Christine Paillard

Directrice de recherche au CNRS, Université de Bretagne occidentale

«Toute petite, je voulais être détective, j’adorais rechercher et trouver les coupables. A l'université, je me suis donc tournée assez naturellement vers une carrière de chercheur. Ma thèse portait sur la recherche des causes de mortalités hivernales anormales de bivalves, les palourdes. En collaborant avec les professionnels sur le terrain, nous avons pu nous rendre compte que c'était une maladie contagieuse et non un problème de pollution comme on le pensait au départ. Nous l'avons appelée "maladie de l'anneau brun", car le bord interne de la coquille des animaux malades apparaissait ornementé d’un dépôt organique brun. La mise en évidence d’une nouvelle espèce bactérienne, localisée entre la coquille et l’animal, allait à l’encontre des idées reçues sur les causes de mortalités des bivalves. Cette découverte  a été décisive dans ma vie de chercheuse. J’essaie que les étudiants soient créatifs et n'aient pas peur d'inventer, d'avoir un côté "explorateur".
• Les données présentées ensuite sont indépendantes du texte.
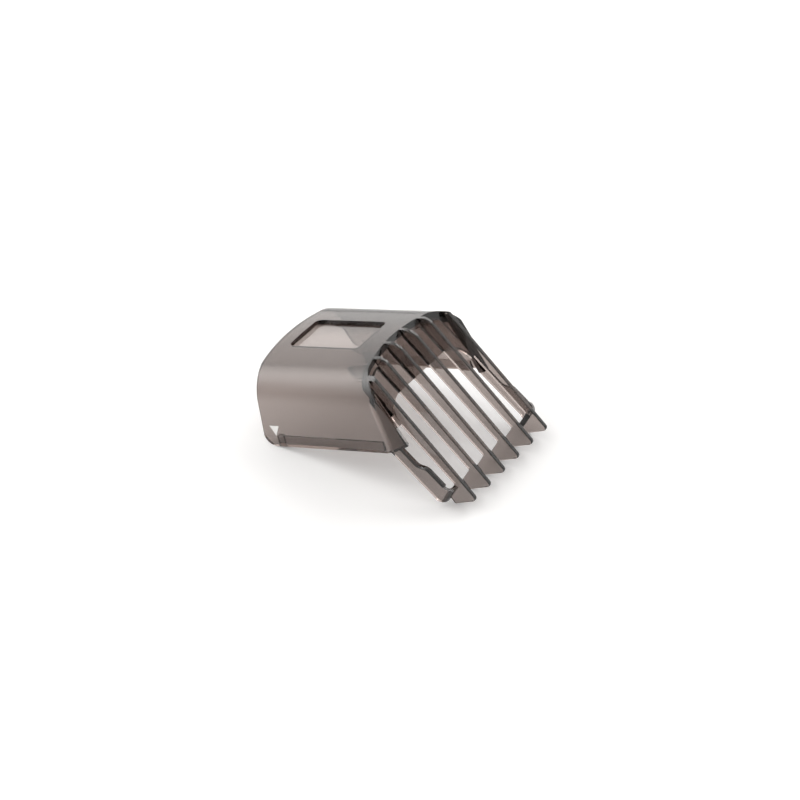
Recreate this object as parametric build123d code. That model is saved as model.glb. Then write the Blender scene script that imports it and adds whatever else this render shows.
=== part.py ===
from build123d import *
import math
import os

os.makedirs("parts", exist_ok=True)

# Comb attachment of a hair clipper.  It is built in the hood's own frame, with
# X towards the teeth, Y across and Z square to the hood's top, and is then
# tilted into its rest pose: on the hood's rear corners and the tooth heels.

# ---- driving dimensions, mm and degrees ----
tooth_count = 6
tooth_thickness = 1.1
tooth_setback = 4.0        # outer fin's outer face, from the hood's widest
tooth_slope = 55.9         # back edge, below the hood's top
taper_angle = 2.5          # between the rim and the back edge
tooth_depth = 3.2          # rim to back edge, at the panel's lower edge
tooth_reach = 24.4         # panel's lower edge to the foot
brow_radius = 5.0          # rounding where a rim leaves the hood
foot_step = 4.1
foot_step_angle = 45.0
heel_forward = 1.3
heel_drop = 2.6
sole_angle = 9.5
nose_radius = 1.0
heel_radius = 0.45
crest_rounding = 0.3       # both long edges of a fin's front
root_rounding = 0.5        # hollow, from a fin's sides into the panel

hood_width = 41.6
hood_height = 19.8
hood_wall = 1.2
hood_top_wall = 2.1
hood_draft = 5.0
hood_shoulder = 8.5
hood_crown = 2.1
hood_top_length = 31.1
rear_arc = 85.0
rear_lean = 5.5
rear_corner = 3.5
front_arc = 65.0
front_lean = 22.8
lip_lead = 5.9             # where the bottom edge starts to rise, ahead of the top
lip_angle = 9.0

rest_start = 4.3
rest_length = 21.1
rest_width = 13.0
rest_depth = 1.1
rest_corner = 1.5

rail_start = 4.3
rail_height = 2.3
rail_reach = 0.75          # inwards from the wall
rail_front_gap = 1.0
detent_length = 1.6
detent_reach = 0.5

cheek_lead_low = 8.4       # bend line of the toed-in front strip, ahead of the top
cheek_lead_high = 5.2      # the same, at the strip's top
cheek_height = 14.2
cheek_toe = 2.3            # inwards, at the front bottom corner
gusset_lead = 2.2          # the strip thickens from this far behind its bend line
gusset_reach = 2.6         # its inner face meets the fin's plane behind the corner
gusset_bevel = 1.2         # its front face runs back by this much, inwards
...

La maladie du mollusque marin se situe à l'intersection de trois composantes: le pathogène, l'hôte et l'environnement. Elle sera favorisée lorsque les conditions environnementales deviennent défavorables à l’hôte -comme lors de fortes températures, de pollutions ou lors de la présence  de concentrations élevées de micro-plastiques, de pesticides ou de métaux. Récemment, nous avons pu démontrer que les fortes mortalités estivales d’ormeaux étaient liées à une synergie de facteurs associant une bactérie pathogène, le réchauffement climatique et une déficience immunitaire au moment de la reproduction. Les avancées de ces travaux de recherche sont le fruit d’un travail d’équipe, associant des échanges stimulants et de belles aventures humaines. Depuis quelques années, je questionne mon travail de recherche avec des chercheurs en sciences humaines et avec des artistes, ce qui me permet d’appréhender autrement la complexité du vivant.»